Every now and then a data scientist will need some data. Sometimes they will be lucky - they will be given the data. A present from a benevolent team member that wants nothing in return - except perhaps some insight, or a nice predictive model. In any case it's a nice trade off.

Sometimes data scientists will be left to their own devices: "go and get your own data" they are told, "come and talk to me only when you have a pretty model to play with". It can make the scientists feel bad sometimes, but whatever.

If the data scientist is particularly enterprising they will go and collect their own data. Sometimes they will want to take some data from the web, maybe some images or some text, maybe both.

If the data scientist is lucky, they will find that someone has had a similar problem to them before and built a tool to help them out of that particular hole. If enough people have had the same problem the solution goes from being merely a response on stackoverflow to a fully formed library.

Imagine you, as a data scientist, needed all the latest NFL news to feed into your Fantasy team model but didn't want the hassle of actually visiting the site because the loading is janky and there are a million ads for things you don't need.

You might think to yourself:

import requests
from bs4 import BeautifulSoup

Slow Down, Hold On. Lets see if there's a better way to do this than wading neck deep in the beautiful soup of html.

Enter Goose 3

Goose 3 is a library that is gonna make your life a lot easier, it has a bunch of known article type tags built in under the hood so it will save you the business of having to discover all the tags you might need to target with BeautifulSoup - not only that but it will also try and return fields for author, date published, lead image, links, embedded videos, embedded tweets. Cool huh. So how do I use it?

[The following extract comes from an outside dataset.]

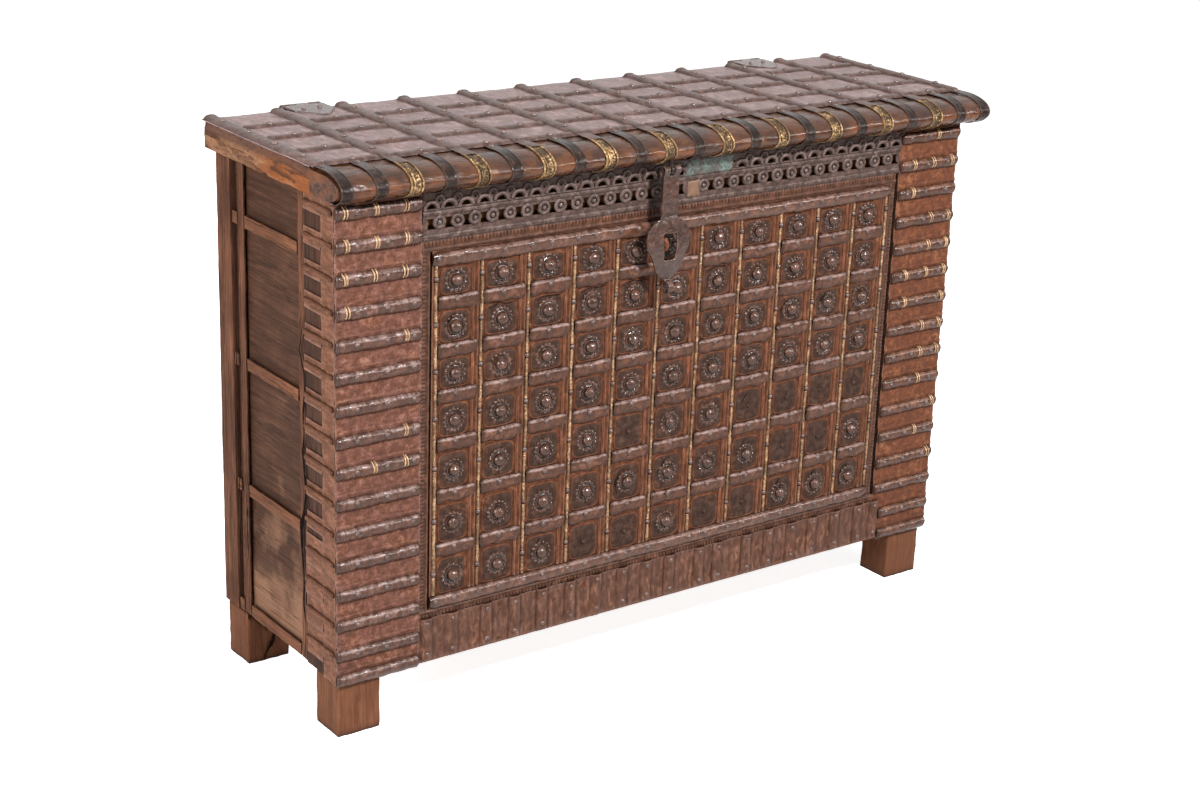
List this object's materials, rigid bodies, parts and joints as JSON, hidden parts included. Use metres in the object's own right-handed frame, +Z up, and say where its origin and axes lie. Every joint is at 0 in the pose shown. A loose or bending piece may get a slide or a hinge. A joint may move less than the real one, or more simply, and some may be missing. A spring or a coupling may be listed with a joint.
{
  "type": "damchiya chest",
  "caption": "Long wooden storage chest on short block legs, front and lid covered in nailed ironwork, with a hinged lid and a hanging hasp over a staple.",
  "frame": {"origin": "on the floor, in the middle of the chest's length and depth", "axes": "+X along the chest's length to the right as seen from the front, -Y out of the front, +Z up"},
  "size_m": [1.265, 0.463, 0.8966],
  "materials": {
    "wood_carcass": "old, dry and worn, dark brown",
    "wood_rails": "worn, red-brown",
    "wood_lid": "polished by handling, dark red-brown",
    "iron_brown": "forged, rust-brown patina",
    "iron_dark": "forged, dark grey-brown",
    "iron_lid": "worn bright, mauve-brown",
    "iron_patina": "grey-green patina",
    "brass": "hammered, tarnished"
  },
  "bodies": {
    "carcass": {"leg_front_left": "wood_carcass", "leg_front_right": "wood_carcass", "leg_rear_left": "wood_carcass", "leg_rear_right": "wood_carcass", "post_front_left": "wood_carcass", "post_front_right": "wood_carcass", "post_rear_left": "wood_carcass", "post_rear_right": "wood_carcass", "front_boards": "wood_carcass", "frieze_board": "wood_carcass", "rear_boards": "wood_carcass", "end_panel_left": "wood_carcass", "end_panel_right": "wood_carcass", "floor_boards": "wood_carcass", "end_stiles": "wood_carcass", "end_rails": "wood_rails", "corner_wraps": "iron_brown", "side_ribs": "iron_brown", "front_sheets": "iron_brown", "flank_ribs": "iron_brown", "flank_nails": "iron_brown", "notched_bands": "iron_brown", "lattice_frame_bars": "iron_brown", "lattice_rails": "iron_brown", "cross_ribs": "iron_brown", "lattice_nails": "iron_brown", "rosette_plates": "iron_brown", "rosettes": "iron_brown", "skirt_ribs": "iron_brown", "skirt_studs": "iron_brown", "staple_plate": "iron_brown", "staple": "iron_brown", "frieze_openwork": "iron_dark", "frieze_studs": "iron_dark", "hinge_body_leaf_left": "iron_dark", "hinge_body_leaf_right": "iron_dark", "hinge_pin_left": "iron_dark", "hinge_pin_right": "iron_dark", "hinge_body_nails": "iron_dark", "frieze_patches": "iron_patina", "flank_brass_rings": "brass", "brass_strips": "brass"},
    "lid": {"lid_nosing": "wood_lid", "lid_boards": "wood_lid", "lid_end_clamp": "wood_lid", "lid_sheet": "iron_lid", "lid_end_strap": "iron_lid", "lid_long_straps": "iron_lid", "lid_cross_straps": "iron_lid", "lid_nails": "iron_lid", "nosing_iron_bands": "iron_lid", "nosing_brass_bands": "brass", "hinge_lid_leaf_left": "iron_lid", "hinge_lid_leaf_right": "iron_lid", "hasp_eye": "iron_lid", "hasp_pin": "iron_dark"},
    "hasp": {"hasp": "iron_dark"}
  },
  "joints": [
    {"name": "lid_hinge", "type": "hinge", "parent": "carcass", "child": "lid", "pos_m": [0, 0.2245, 0.8843], "axis": [-1, 0, 0], "range_deg": [0, 105]},
    {"name": "hasp_pivot", "type": "hinge", "parent": "lid", "child": "hasp", "pos_m": [-0.04949, -0.216, 0.836], "axis": [-1, 0, 0], "range_deg": [-7, 110]}
  ]
}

first of all you'll need a pip install goose3

from goose3 import Goose
url = "http://www.nfl.com/news/story/0ap3000000975545/article/pats-rob-gronkowski-not-upset-over-redzone-targets"
g = Goose()
article = g.extract(url=url)

you then have access to all of the article's attributes

article.title

"Pats' Rob Gronkowski not upset over red-zone targets"

article.cleaned_text[0:100]

"New England Patriots tight end Rob Gronkowski is on a scoreless drought entering Sunday's game again"

You can get a nice json of all of the information from the page with:

article.infos

Pretty cool for only a couple of lines of code.

There are bits that Goose might not get exactly right for example:

article.publish_date

yields an empty string - Goose didn't find a field that it thought was a publication date field. Not to worry we can set this ourself:

g.config.known_publish_date_tags = [{"attribute":"id","value":"article-updatedtime", "content":"title"}]
article = g.extract("http://www.nfl.com/news/story/0ap3000000975545/article/pats-rob-gronkowski-not-upset-over-redzone-targets")
article.publish_date

Now yields: '2018-10-18T17:28:07-0400'. Great - we know when Gronk's lack of upset was.

If you feel like you still want to play in the mire of html you can still access it through article.raw_html.

Now I'm not saying this will definitely help your NFL fantasy model, but I will say this - I'm currently sat 7-0 in my league. Cheers to the Mega Bants Leuage.